Watch just a few musical biopics from recent years and you'll see that they all have the same basic narrative — a troubled childhood, initial success, a facing of demons, and eventually (usually, but not always) an overcoming of the demons and acceptance of who the person is. It's a pretty tried and true formula, and one that easily earned Oscars for Ray and Walk The Line. In fact, the formula seems at times so generic that spoofing it should be incredibly easy.
Enter Judd Apatow and last year's Walk Hard: The Dewey Cox Story. Directed by Jake Kasdan (Freaks and Geeks) and written by Kasdan and Apatow, the film stars John C. Reilly. Reilly is the titular Dewey Cox, a boy from the south who grew up in the '30s and '40s and went on to music super-stardom only to see his life crumble due to his drug use and inability to get over killing his brother with a machete when he was eight.
Presumably it is this sort of moment in the film that is supposed to be where the humor is found. The macheteing of Nate, Dewey's older brother and the “good” son, is the sort of over-the-top, played for laughs moment that the film uses to differentiate itself from a true biopic. The basic problem with the notion is that as viewers have already seen an escalation in the heights musicians rose to and depths to which they fell in biopics through the years that very little that appears in Walk Hard seems overreaching. Yes, the unfortunately cut in half Nate probably would be unable to speak to Dewey after his macheteing, but that's about it.
From there everything that happens to Dewey follows an incredibly predictable path, with very few deviations. The jokes seem very – for lack of a better term – skit-based. As the story doesn't deviate from a well-worn path from scene to scene, virtually all the jokes are attempts to make a scene slightly more over-the-top than it would be in a true biopic — Cox doesn't just have a pet monkey, he has a pet giraffe too — but, while a joke, that's not actually funny. It's all too likely that a celebrity, and not just a Michael Jackson type, would buy a giraffe as a pet. The movie also has a running gag or two throughout, but the main one, with Tim Meadows' band member character, Sam, encouraging Dewey to not do drugs, falls very flat. It ends up like a bad Saturday Night Live skit where the actors repeat the same lines over and over hoping to, eventually, get a laugh, even if it's only from the awkwardness of trying to tell the joke again.
One saving grace of the film are the performances. John C. Reilly gives the role his all, pulling off the manic, dim-witted, Dewey with incredible believability (perhaps this is actually one of the film's problems). Reilly is fantastic on stage as Cox and actually almost manages to elicit sympathy in some of the film's more dramatic scenes. Without a solid script behind him, Reilly has to do far more heavy lifting here to make the film entertaining than ought to be required, and he almost manages to pull it off.
Reilly's supporting cast is also solid. Kristen Wiig as Dewey's first wife, the one that can't handle his stardom, is pitch-perfect in her role, as is Jenna Fischer as Dewey's second wife, the one with whom he finds true love before losing it and finding it again. But, even here, despite the fact that the characters are entirely believable, there's nothing funny for them to do.

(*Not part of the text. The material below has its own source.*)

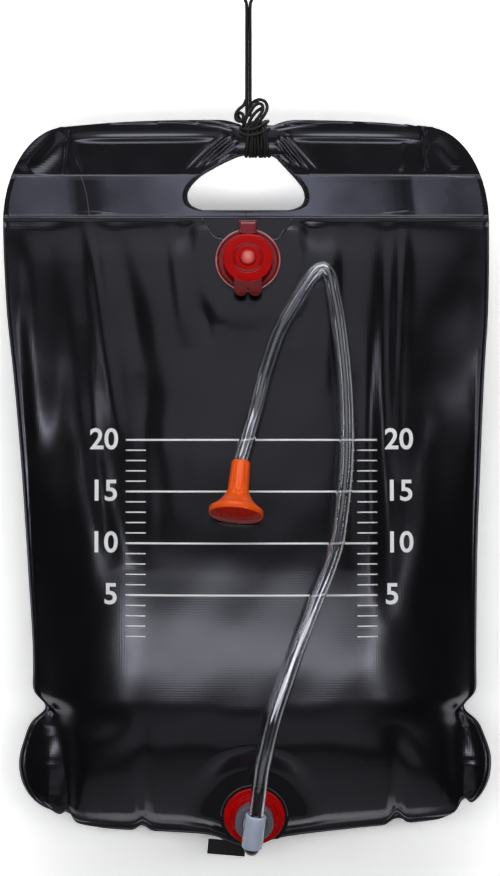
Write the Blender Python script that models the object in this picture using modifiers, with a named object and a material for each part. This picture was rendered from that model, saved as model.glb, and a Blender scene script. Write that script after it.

In the end, the absolute best part of the film itself is the music. Dewey's songs successfully ape multiple styles of music, get one toe-tapping, and the vast majority of the funny lines appear within them.
The 2-disc DVD release of Walk Hard: The Dewey Cox Story contains the theatrical version of the film, a grossly extended version entitled American Cox: The Unbearably Long, Self-Indulgent Director's Cut. This extended cut beats the 96 minute theatrical version by another 24 minutes. While it contains a few more laughs than the theatrical version, only diehard fans will be interested in spending the extra time with it. There are, however, numerable other, more interesting, extras included on the disc. From an interesting short “making of” featurette to a look at how a scene with a bull was filmed to a behind-the-scenes pseudo-mock featurette on a penis that appears in the film, it is quite clear that the production staff was terribly dedicated and talented.
It is unfortunate that the talented cast and crew that were assembled here did not put together a better feature. While there are a few jokes, and certainly enough to sustain the amusement of some, the film has the feeling of something that should have been better. The observation that musical biopics tend to all have the same plot is a valid one, but not enough to build an entire film.
If it were possible to give the film a do-over, allow Apatow, Kasdan, and everyone else one more shot to make this a great movie, I think that they would be hugely successful. All the pieces are there, save a solid, funny, script, and it's clear from the songs (even if you didn't know their resumes) that the guys can write funny stuff; it's just that they didn't this time around. Walk Hard: The Dewey Cox Story is passable, but could, and should, have been so much more.